* _Task requirements_:
Can you write out all of the material below, word for word?

....

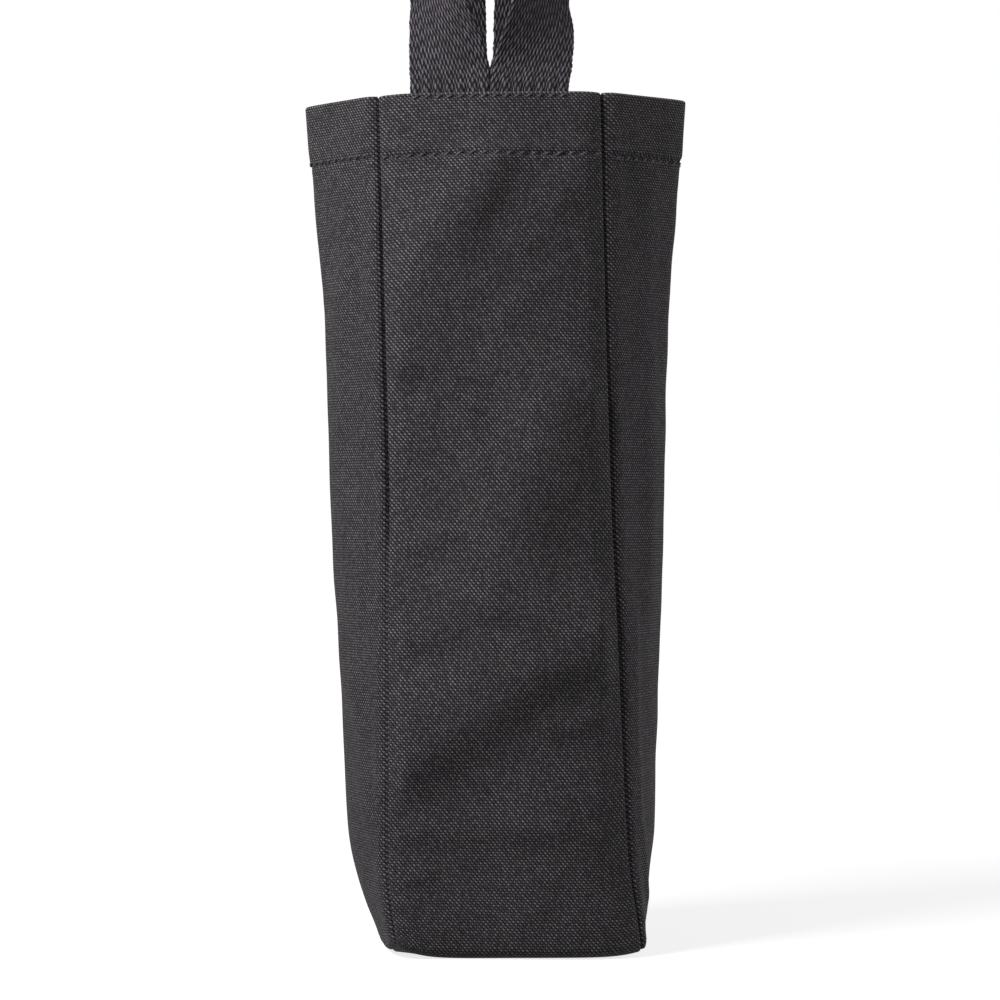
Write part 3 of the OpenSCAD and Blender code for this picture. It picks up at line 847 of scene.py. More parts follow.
def side_profile(inset, top):
    """The y and z of points down the front, round the base and up the back."""
    r = max(base_fold_r - inset, tight_r)
    walls_z = spread(top, straight_z, edge_step)
    turns = np.linspace(0, math.pi / 2, 8)[1:]
    front_y = np.concatenate([-half_depth(walls_z) + inset,
                              -half_depth(straight_z) + inset + r * (1 - np.cos(turns))])
    front_z = np.concatenate([walls_z, base_z + inset + r * (1 - np.sin(turns))])
    base_y = spread(-run, run, edge_step)[1:-1]
    return (np.concatenate([front_y, base_y, -front_y[::-1]]),
            np.concatenate([front_z, base_y * 0 + base_z + inset, front_z[::-1]]))


def seam_edge_piece(name, side, seed):
    """The two layers of canvas along one seam, and the grid of their middle surface."""
    lays = np.linspace(0, 1, 7)
    profiles = [side_profile(seam_gap + edge_gap + allowance_w * q, hem_low - web_t) for q in lays]
    y, z = [np.stack([p[k] for p in profiles], axis=1) for k in (0, 1)]
    number = np.arange(len(y))[:, None] * edge_step
    wave = edge_wave * unevenness(number, 0 * number, edge_wave_size, seed, 10) * lays ** 2
    lifted = edge_seat + (edge_rise + wave) * lays ** 2
    plain = gusset_at(y, z) + gusset_inward(y, z) * lifted[..., None]
    grid = set_down(plain, side)
    uv = np.stack(np.broadcast_arrays(lays * allowance_w, number), -1)
    return cloth_piece(name, grid, allowance_t, uv, np.broadcast_to(lays ** 4, y.shape)), grid


seam_edges = {}
edge_grids = {}
for name, side, seed in (("left", -1, 51), ("right", 1, 52)):
    seam_edges[name], edge_grids[name] = seam_edge_piece("seam_edge_cloth_" + name, side, seed)

# %% [markdown]
# The webbing is woven lengthwise: every yarn floats over the crosswise picks in long dashes, and
# the dashes of neighbouring yarns are staggered. They are real bumps in the mesh, because they
# show at the edges of the straps as well as on their faces. One length of webbing makes a whole
# handle, from its raw end in the hem's pocket, round the hem's edge, over the loop and back.

# %% The weave of the webbing
yarn_pitch, float_pitch = 0.77 * MM, 5.2 * MM
dash_half_width, dash_half_length, dash_height = 0.42 * MM, 2.0 * MM, 0.34 * MM
dash_slant, slant_reach, dash_shift, dash_turn = 0.065, 30 * MM, 0.4 * MM, 8.68
sway, sway_s, sway_a = 0.1 * MM, 1.1 * MM, 2.3 * MM
web_row_step = 0.9 * MM
edge_round = 0.9 * MM

web_inner = np.arange(-20, 21) * yarn_pitch
web_columns = np.unique(np.round(np.concatenate([
    web_inner, web_inner[:-1] + yarn_pitch / 2,
    *[sign * (web_w / 2 - np.array([0.45, 0.28, 0.14, 0.05, 0.0]) * MM) for sign in (-1, 1)]]), 7))
print("Columns across the webbing:", len(web_columns))


def dash_relief(across, along):
    """The height of the floating yarns at places across and along the webbing, along from the
    handle's middle, on either side of which the floats lean outwards and up. Each yarn's floats
    are shifted by a wave of the square of its number, which never repeats."""
    total = np.zeros(np.broadcast(across, along).shape)
    lean = dash_slant * np.tanh(along / slant_reach)
    across = across + sway * np.sin(along / sway_s + across / sway_a)
    for shift in (0, 0.5):
        a = across / (2 * yarn_pitch) - shift
        number = np.round(a)
        da = (a - number) * 2 * yarn_pitch
        s = (along + dash_shift * np.sin((number + shift) ** 2 * dash_turn)) / float_pitch - shift
        ds = (s - np.round(s)) * float_pitch
        da = da - lean * ds
        inside = 1 - (da / dash_half_width) ** 2 - (ds / dash_half_length) ** 2
        total = np.maximum(total, np.sqrt(np.maximum(inside, 0)))
    return dash_height * total


# %% The course of a handle
front_spread_share = [(0, 0), (0.1, 0.1), (0.2, 0.45), (0.33, 1.15), (0.6, 1.15), (1, 1)]
back_spread_share = [(0, 0), (0.17, 0), (0.215, 0.28), (0.26, 0.36), (0.34, 0.4), (0.44, 0.5),
                     (0.6, 0.85), (1, 1)]
front_twist_share = [(0, 0), (0.1, 0.06), (0.32, 0.47), (0.6, 0.83), (0.85, 0.98), (1, 1)]
back_twist_share = [(0, 0), (0.15, 0.02), (0.32, 0.06), (0.44, 0.12), (0.6, 0.45), (0.85, 0.93),
                    (1, 1)]
inward_share = [(0, 0), (0.1, 0.03), (0.35, 0.3), (0.7, 0.75), (1, 1)]
front_right_ahead, ahead_from_share = 0.09, 0.08
pocket_step, leg_rows, bow_rows = 0.5 * MM, 230, 90
relief_fade, edge_thin = 14 * MM, 0.93
scallop, scallop_inset, scallop_reach, scallop_size = 0.42 * MM, 0.1 * MM, 1.6 * MM, 7 * MM


def pocket_end(leg, e):
    """Rows of one end of a handle, from the raw end in the pocket up to the rim."""
    x = leg * leg_centre + e * web_w / 2
    down_z = spread(rim_h - raw_end_drop, hem_low, pocket_step)[:, None]
    turn = np.linspace(0, math.pi, 14)[1:-1, None]
    up_z = spread(hem_low, rim_z, pocket_step)[:, None]
    taper = ease((rim_z - up_z) / (raw_end_drop - hem_fold_r))
    parts = [(down_z, web_seat + 0 * x),
             (hem_low - web_seat * np.sin(turn), web_seat * (2 - np.cos(turn))),
             (up_z, hem_pitch + pocket_depth * taper + web_seat)]
    rows = []
    for z, d in parts:
        z, d = np.broadcast_arrays(z, d + 0 * x)
        rows.append(np.stack([np.broadcast_to(x, z.shape), panel_y(x, z) + d, z], -1))
    return np.concatenate(rows)


def loop_rows(e, spread_share, twist_share, right_ahead):
    """Rows of the loop, from the rim up the left leg, round the bow and down the right leg,
    which spreads a little ahead of the left one."""
    leg_h = handle_rise - bow_r
    y_rim = panel_y(0, rim_z) + hem_pitch + web_seat
    y_bow = -(web_w + bow_gap) / 2
    s = np.linspace(0, 1, leg_rows)[1:, None]
    z = rim_z + (rim_h + leg_h - rim_z) * s
    a = math.pi / 2 * smooth(twist_share, s)
    y = y_rim + (y_bow - y_rim) * smooth(inward_share, s)
    w = e * web_w / 2
    legs = []
    for leg, ahead in ((1, 0), (-1, right_ahead)):
        place = s + ahead * (1 - s) * ease(s / ahead_from_share)
        c = leg_centre + (bow_r - leg_centre) * smooth(spread_share, place)
        x = -leg * (c - w * np.cos(a))
        flat = (1 - ease(4 * s)) * bow_out(rim_z) * (x / half_width(rim_z)) ** 2
        legs.append(np.stack(np.broadcast_arrays(x, y - w * np.sin(a) + flat, z), -1))
    b = np.linspace(math.pi, 0, bow_rows)[1:-1, None]
    bow = np.stack(np.broadcast_arrays(bow_r * np.cos(b), y_bow - w + 0 * b,
                                       rim_h + leg_h + bow_r * np.sin(b)), -1)
    return np.concatenate([legs[0], bow, legs[1][::-1]])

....

* _Task response_:
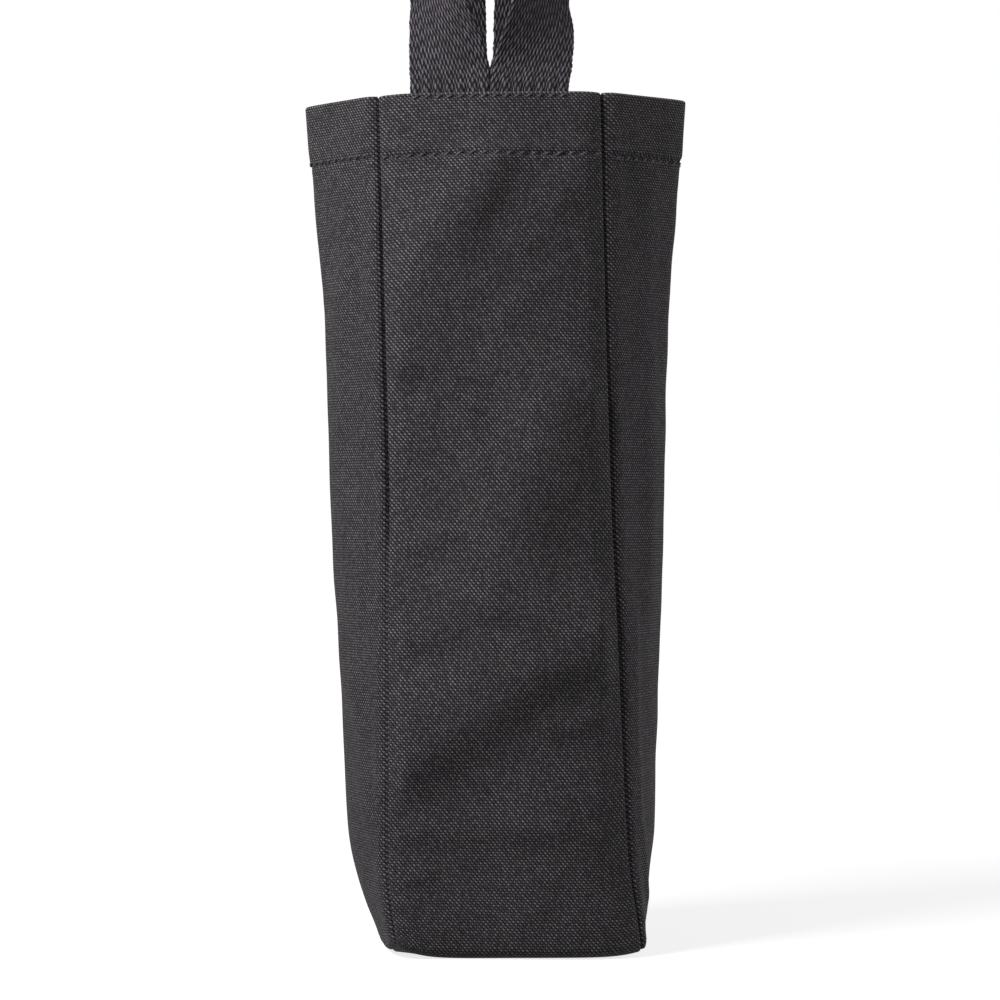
Write part 3 of the OpenSCAD and Blender code for this picture. It picks up at line 847 of scene.py. More parts follow.
def side_profile(inset, top):
    """The y and z of points down the front, round the base and up the back."""
    r = max(base_fold_r - inset, tight_r)
    walls_z = spread(top, straight_z, edge_step)
    turns = np.linspace(0, math.pi / 2, 8)[1:]
    front_y = np.concatenate([-half_depth(walls_z) + inset,
                              -half_depth(straight_z) + inset + r * (1 - np.cos(turns))])
    front_z = np.concatenate([walls_z, base_z + inset + r * (1 - np.sin(turns))])
    base_y = spread(-run, run, edge_step)[1:-1]
    return (np.concatenate([front_y, base_y, -front_y[::-1]]),
            np.concatenate([front_z, base_y * 0 + base_z + inset, front_z[::-1]]))


def seam_edge_piece(name, side, seed):
    """The two layers of canvas along one seam, and the grid of their middle surface."""
    lays = np.linspace(0, 1, 7)
    profiles = [side_profile(seam_gap + edge_gap + allowance_w * q, hem_low - web_t) for q in lays]
    y, z = [np.stack([p[k] for p in profiles], axis=1) for k in (0, 1)]
    number = np.arange(len(y))[:, None] * edge_step
    wave = edge_wave * unevenness(number, 0 * number, edge_wave_size, seed, 10) * lays ** 2
    lifted = edge_seat + (edge_rise + wave) * lays ** 2
    plain = gusset_at(y, z) + gusset_inward(y, z) * lifted[..., None]
    grid = set_down(plain, side)
    uv = np.stack(np.broadcast_arrays(lays * allowance_w, number), -1)
    return cloth_piece(name, grid, allowance_t, uv, np.broadcast_to(lays ** 4, y.shape)), grid


seam_edges = {}
edge_grids = {}
for name, side, seed in (("left", -1, 51), ("right", 1, 52)):
    seam_edges[name], edge_grids[name] = seam_edge_piece("seam_edge_cloth_" + name, side, seed)

# %% [markdown]
# The webbing is woven lengthwise: every yarn floats over the crosswise picks in long dashes, and
# the dashes of neighbouring yarns are staggered. They are real bumps in the mesh, because they
# show at the edges of the straps as well as on their faces. One length of webbing makes a whole
# handle, from its raw end in the hem's pocket, round the hem's edge, over the loop and back.

# %% The weave of the webbing
yarn_pitch, float_pitch = 0.77 * MM, 5.2 * MM
dash_half_width, dash_half_length, dash_height = 0.42 * MM, 2.0 * MM, 0.34 * MM
dash_slant, slant_reach, dash_shift, dash_turn = 0.065, 30 * MM, 0.4 * MM, 8.68
sway, sway_s, sway_a = 0.1 * MM, 1.1 * MM, 2.3 * MM
web_row_step = 0.9 * MM
edge_round = 0.9 * MM

web_inner = np.arange(-20, 21) * yarn_pitch
web_columns = np.unique(np.round(np.concatenate([
    web_inner, web_inner[:-1] + yarn_pitch / 2,
    *[sign * (web_w / 2 - np.array([0.45, 0.28, 0.14, 0.05, 0.0]) * MM) for sign in (-1, 1)]]), 7))
print("Columns across the webbing:", len(web_columns))


def dash_relief(across, along):
    """The height of the floating yarns at places across and along the webbing, along from the
    handle's middle, on either side of which the floats lean outwards and up. Each yarn's floats
    are shifted by a wave of the square of its number, which never repeats."""
    total = np.zeros(np.broadcast(across, along).shape)
    lean = dash_slant * np.tanh(along / slant_reach)
    across = across + sway * np.sin(along / sway_s + across / sway_a)
    for shift in (0, 0.5):
        a = across / (2 * yarn_pitch) - shift
        number = np.round(a)
        da = (a - number) * 2 * yarn_pitch
        s = (along + dash_shift * np.sin((number + shift) ** 2 * dash_turn)) / float_pitch - shift
        ds = (s - np.round(s)) * float_pitch
        da = da - lean * ds
        inside = 1 - (da / dash_half_width) ** 2 - (ds / dash_half_length) ** 2
        total = np.maximum(total, np.sqrt(np.maximum(inside, 0)))
    return dash_height * total


# %% The course of a handle
front_spread_share = [(0, 0), (0.1, 0.1), (0.2, 0.45), (0.33, 1.15), (0.6, 1.15), (1, 1)]
back_spread_share = [(0, 0), (0.17, 0), (0.215, 0.28), (0.26, 0.36), (0.34, 0.4), (0.44, 0.5),
                     (0.6, 0.85), (1, 1)]
front_twist_share = [(0, 0), (0.1, 0.06), (0.32, 0.47), (0.6, 0.83), (0.85, 0.98), (1, 1)]
back_twist_share = [(0, 0), (0.15, 0.02), (0.32, 0.06), (0.44, 0.12), (0.6, 0.45), (0.85, 0.93),
                    (1, 1)]
inward_share = [(0, 0), (0.1, 0.03), (0.35, 0.3), (0.7, 0.75), (1, 1)]
front_right_ahead, ahead_from_share = 0.09, 0.08
pocket_step, leg_rows, bow_rows = 0.5 * MM, 230, 90
relief_fade, edge_thin = 14 * MM, 0.93
scallop, scallop_inset, scallop_reach, scallop_size = 0.42 * MM, 0.1 * MM, 1.6 * MM, 7 * MM


def pocket_end(leg, e):
    """Rows of one end of a handle, from the raw end in the pocket up to the rim."""
    x = leg * leg_centre + e * web_w / 2
    down_z = spread(rim_h - raw_end_drop, hem_low, pocket_step)[:, None]
    turn = np.linspace(0, math.pi, 14)[1:-1, None]
    up_z = spread(hem_low, rim_z, pocket_step)[:, None]
    taper = ease((rim_z - up_z) / (raw_end_drop - hem_fold_r))
    parts = [(down_z, web_seat + 0 * x),
             (hem_low - web_seat * np.sin(turn), web_seat * (2 - np.cos(turn))),
             (up_z, hem_pitch + pocket_depth * taper + web_seat)]
    rows = []
    for z, d in parts:
        z, d = np.broadcast_arrays(z, d + 0 * x)
        rows.append(np.stack([np.broadcast_to(x, z.shape), panel_y(x, z) + d, z], -1))
    return np.concatenate(rows)


def loop_rows(e, spread_share, twist_share, right_ahead):
    """Rows of the loop, from the rim up the left leg, round the bow and down the right leg,
    which spreads a little ahead of the left one."""
    leg_h = handle_rise - bow_r
    y_rim = panel_y(0, rim_z) + hem_pitch + web_seat
    y_bow = -(web_w + bow_gap) / 2
    s = np.linspace(0, 1, leg_rows)[1:, None]
    z = rim_z + (rim_h + leg_h - rim_z) * s
    a = math.pi / 2 * smooth(twist_share, s)
    y = y_rim + (y_bow - y_rim) * smooth(inward_share, s)
    w = e * web_w / 2
    legs = []
    for leg, ahead in ((1, 0), (-1, right_ahead)):
        place = s + ahead * (1 - s) * ease(s / ahead_from_share)
        c = leg_centre + (bow_r - leg_centre) * smooth(spread_share, place)
        x = -leg * (c - w * np.cos(a))
        flat = (1 - ease(4 * s)) * bow_out(rim_z) * (x / half_width(rim_z)) ** 2
        legs.append(np.stack(np.broadcast_arrays(x, y - w * np.sin(a) + flat, z), -1))
    b = np.linspace(math.pi, 0, bow_rows)[1:-1, None]
    bow = np.stack(np.broadcast_arrays(bow_r * np.cos(b), y_bow - w + 0 * b,
                                       rim_h + leg_h + bow_r * np.sin(b)), -1)
    return np.concatenate([legs[0], bow, legs[1][::-1]])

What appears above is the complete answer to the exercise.